-- GIVEN INSTRUCTION --
Write out, precisely and in full, each line of the material.

※

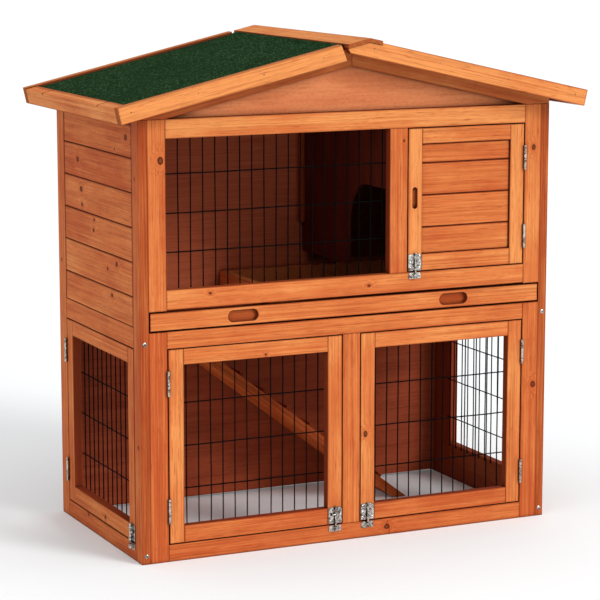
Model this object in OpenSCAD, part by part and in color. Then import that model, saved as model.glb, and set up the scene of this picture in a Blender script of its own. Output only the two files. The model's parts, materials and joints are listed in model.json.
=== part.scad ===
// Two-storey rabbit hutch with a hinged lid, mesh doors, nest box, tray and ramp.
// Millimetres, +Z up, +Y towards the back, standing on z = 0 and centred on x and y.

/* [Body] */
// Outer width of the body over the legs
body_width = 870; // [700:1:1100]
// Outer depth of the body over the legs
body_depth = 442; // [380:1:520]
// Width of a leg seen from the front
leg_width = 18; // [14:1:30]
// Depth of a front leg
front_leg_depth = 33; // [24:1:45]
// Depth of a back leg
back_leg_depth = 40; // [24:1:50]
// Thickness of the front frame members and the door members
frame_thick = 18; // [12:1:24]
// Width of the stiles beside the front legs
stile_width = 36; // [24:1:50]
// Height of the front legs and of the header's top edge
leg_height = 836; // [700:1:1000]

/* [Front openings] */
// Height of the rail along the ground
bottom_rail = 33; // [20:1:60]
// Bottom of the rail over the lower doors
lower_top_z = 408.5; // [350:0.5:480]
// Top of the rail over the lower doors
tray_sill_z = 440.5; // [380:0.5:520]
// Bottom of the sill rail over the tray
sill_bottom_z = 482; // [420:1:540]
// Top of the sill rail
sill_top_z = 519; // [450:1:580]
// Bottom of the header rail
header_z = 800; // [700:1:900]
// Left edge of the post between the upper mesh and the nest door
mullion_x = 517.5; // [420:0.5:620]
// Width of that post
mullion_width = 38; // [24:1:50]
// Left edge of the post between the lower doors
post_x = 418; // [320:1:520]
// Width of that post
post_width = 37; // [24:1:50]

/* [Doors] */
// Width of the door frame members
door_member = 30; // [20:1:45]
// Gap around a door
door_gap = 2; // [1:0.5:4]
// Gap on the hinged edge of a door
hinge_gap = 2.4; // [2:0.1:4]
// Height of a nest door plank
nest_plank = 62.4; // [40:0.1:90]
// Height of a hinge
hinge_height = 48; // [30:1:70]
// Diameter of a hinge barrel
barrel = 7; // [5:0.5:10]

/* [Mesh] */
// Thickness of a mesh wire
wire = 2; // [1.2:0.1:3]
// Spacing of the upright wires
wire_pitch = 25; // [15:0.5:40]

/* [Roof] */
// Slope of both roof halves in degrees
roof_pitch = 12.8; // [5:0.1:30]
// Overhang of the eaves beyond the body
over_side = 57; // [20:1:100]
// Overhang of the roof at the front
over_front = 50; // [20:1:100]
// Overhang of the roof at the back
over_back = 37; // [10:1:100]
// Height of the eave's top edge
eave_z = 864; // [750:1:950]
// Height of a rake board
rake_height = 32; // [20:1:50]
// Depth of the felt below the tops of the rakes
felt_drop = 5; // [2:0.5:10]
// Thickness of the roofing felt
felt_thick = 2; // [1:0.5:4]
// Thickness of a roof panel
panel_thick = 10; // [6:1:18]

/* [Inside] */
// Height of the upper floor's top face
floor_z = 441; // [400:1:500]
// Thickness of the upper floor
floor_thick = 9; // [6:1:15]
// Left edge of the tray
tray_x = 342; // [300:1:420]
// Left edge of the ramp hole
hole_x0 = 100; // [60:1:140]
// Right edge of the ramp hole
hole_x1 = 336; // [250:1:340]
// Front edge of the ramp
ramp_y = 250; // [200:1:300]
// Width of the ramp
ramp_width = 155; // [120:1:170]
// Slope of the ramp in degrees
ramp_slope = 37.5; // [30:0.5:45]
// Bottom edge of the partition, clear of the tray
partition_z = 508; // [485:1:520]
// Back edge of the partition's doorway, which is open to the front
doorway_back = 215; // [180:1:260]
// Top of the doorway
doorway_top = 678; // [640:1:720]

/* [Hidden] */
// Short names, and the clearances between boards that butt or meet
t = frame_thick;
bw = body_width;
bd = body_depth;
joint = 0.1;
slack = 0.2;

// Slope of the roof
tp = tan(roof_pitch);
cp = cos(roof_pitch);

// Edges of the legs and stiles: xs from the left, xe from the right, yl front and back
xs0 = leg_width;
xs1 = leg_width + stile_width;
xe1 = bw - xs0;
xe0 = bw - xs1;
yl0 = front_leg_depth;
yl1 = bd - back_leg_depth;

// Front and back edges of the roof, and where the body's front face lies in the frame
front_y = -over_front;
back_y = bd + over_back;
y_front = -(bd + over_back - over_front) / 2;

// Thin boards: the back panels and gables, and the face that they share
sheet = 6;
back_face = bd - 18;
back_panel_z = [[5, 430], [430.4, leg_height]];
back_rail_z = [[6, 44], [410, 450], [792, 830]];

// Side planks: the seams' heights, and how far the lips and the backs lie from the leg's face
side_plank_z = [448, 505, 570, 634.5, 699, 763, 828];
plank_lip = 0.5;
plank_rebate = 4;
plank_back = 12.5;
side_top_z = 857.5;

// Mesh window in the right side, the heights of the level wires, and how far a mesh laps its frame
window_in = 43;
window_top = lower_top_z - 36.5;
lower_mesh_z = [135, 217, 300];
upper_mesh_z = [586.5, 659.5, 732.5];
mesh_lap = 6;

// Upper floor on its bearers
bearer = 12;
bearer_z = 414;
hole_margin = 6;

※

-- WORKED ANSWER --
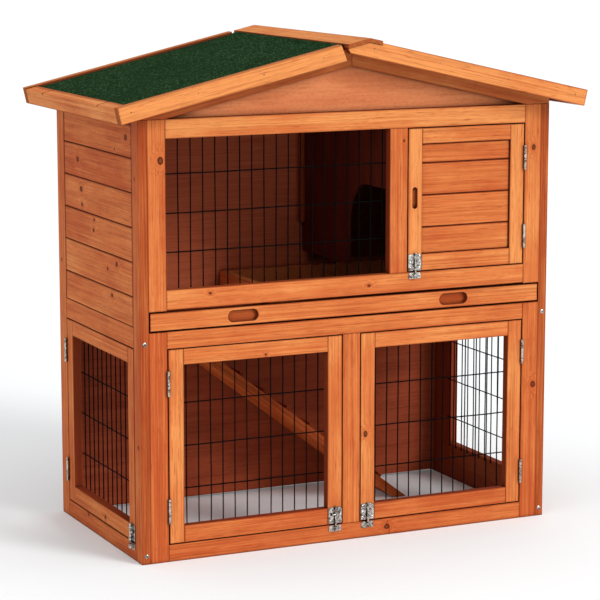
Model this object in OpenSCAD, part by part and in color. Then import that model, saved as model.glb, and set up the scene of this picture in a Blender script of its own. Output only the two files. The model's parts, materials and joints are listed in model.json.
=== part.scad ===
// Two-storey rabbit hutch with a hinged lid, mesh doors, nest box, tray and ramp.
// Millimetres, +Z up, +Y towards the back, standing on z = 0 and centred on x and y.

/* [Body] */
// Outer width of the body over the legs
body_width = 870; // [700:1:1100]
// Outer depth of the body over the legs
body_depth = 442; // [380:1:520]
// Width of a leg seen from the front
leg_width = 18; // [14:1:30]
// Depth of a front leg
front_leg_depth = 33; // [24:1:45]
// Depth of a back leg
back_leg_depth = 40; // [24:1:50]
// Thickness of the front frame members and the door members
frame_thick = 18; // [12:1:24]
// Width of the stiles beside the front legs
stile_width = 36; // [24:1:50]
// Height of the front legs and of the header's top edge
leg_height = 836; // [700:1:1000]

/* [Front openings] */
// Height of the rail along the ground
bottom_rail = 33; // [20:1:60]
// Bottom of the rail over the lower doors
lower_top_z = 408.5; // [350:0.5:480]
// Top of the rail over the lower doors
tray_sill_z = 440.5; // [380:0.5:520]
// Bottom of the sill rail over the tray
sill_bottom_z = 482; // [420:1:540]
// Top of the sill rail
sill_top_z = 519; // [450:1:580]
// Bottom of the header rail
header_z = 800; // [700:1:900]
// Left edge of the post between the upper mesh and the nest door
mullion_x = 517.5; // [420:0.5:620]
// Width of that post
mullion_width = 38; // [24:1:50]
// Left edge of the post between the lower doors
post_x = 418; // [320:1:520]
// Width of that post
post_width = 37; // [24:1:50]

/* [Doors] */
// Width of the door frame members
door_member = 30; // [20:1:45]
// Gap around a door
door_gap = 2; // [1:0.5:4]
// Gap on the hinged edge of a door
hinge_gap = 2.4; // [2:0.1:4]
// Height of a nest door plank
nest_plank = 62.4; // [40:0.1:90]
// Height of a hinge
hinge_height = 48; // [30:1:70]
// Diameter of a hinge barrel
barrel = 7; // [5:0.5:10]

/* [Mesh] */
// Thickness of a mesh wire
wire = 2; // [1.2:0.1:3]
// Spacing of the upright wires
wire_pitch = 25; // [15:0.5:40]

/* [Roof] */
// Slope of both roof halves in degrees
roof_pitch = 12.8; // [5:0.1:30]
// Overhang of the eaves beyond the body
over_side = 57; // [20:1:100]
// Overhang of the roof at the front
over_front = 50; // [20:1:100]
// Overhang of the roof at the back
over_back = 37; // [10:1:100]
// Height of the eave's top edge
eave_z = 864; // [750:1:950]
// Height of a rake board
rake_height = 32; // [20:1:50]
// Depth of the felt below the tops of the rakes
felt_drop = 5; // [2:0.5:10]
// Thickness of the roofing felt
felt_thick = 2; // [1:0.5:4]
// Thickness of a roof panel
panel_thick = 10; // [6:1:18]

/* [Inside] */
// Height of the upper floor's top face
floor_z = 441; // [400:1:500]
// Thickness of the upper floor
floor_thick = 9; // [6:1:15]
// Left edge of the tray
tray_x = 342; // [300:1:420]
// Left edge of the ramp hole
hole_x0 = 100; // [60:1:140]
// Right edge of the ramp hole
hole_x1 = 336; // [250:1:340]
// Front edge of the ramp
ramp_y = 250; // [200:1:300]
// Width of the ramp
ramp_width = 155; // [120:1:170]
// Slope of the ramp in degrees
ramp_slope = 37.5; // [30:0.5:45]
// Bottom edge of the partition, clear of the tray
partition_z = 508; // [485:1:520]
// Back edge of the partition's doorway, which is open to the front
doorway_back = 215; // [180:1:260]
// Top of the doorway
doorway_top = 678; // [640:1:720]

/* [Hidden] */
// Short names, and the clearances between boards that butt or meet
t = frame_thick;
bw = body_width;
bd = body_depth;
joint = 0.1;
slack = 0.2;

// Slope of the roof
tp = tan(roof_pitch);
cp = cos(roof_pitch);

// Edges of the legs and stiles: xs from the left, xe from the right, yl front and back
xs0 = leg_width;
xs1 = leg_width + stile_width;
xe1 = bw - xs0;
xe0 = bw - xs1;
yl0 = front_leg_depth;
yl1 = bd - back_leg_depth;

// Front and back edges of the roof, and where the body's front face lies in the frame
front_y = -over_front;
back_y = bd + over_back;
y_front = -(bd + over_back - over_front) / 2;

// Thin boards: the back panels and gables, and the face that they share
sheet = 6;
back_face = bd - 18;
back_panel_z = [[5, 430], [430.4, leg_height]];
back_rail_z = [[6, 44], [410, 450], [792, 830]];

// Side planks: the seams' heights, and how far the lips and the backs lie from the leg's face
side_plank_z = [448, 505, 570, 634.5, 699, 763, 828];
plank_lip = 0.5;
plank_rebate = 4;
plank_back = 12.5;
side_top_z = 857.5;

// Mesh window in the right side, the heights of the level wires, and how far a mesh laps its frame
window_in = 43;
window_top = lower_top_z - 36.5;
lower_mesh_z = [135, 217, 300];
upper_mesh_z = [586.5, 659.5, 732.5];
mesh_lap = 6;

// Upper floor on its bearers
bearer = 12;
bearer_z = 414;
hole_margin = 6;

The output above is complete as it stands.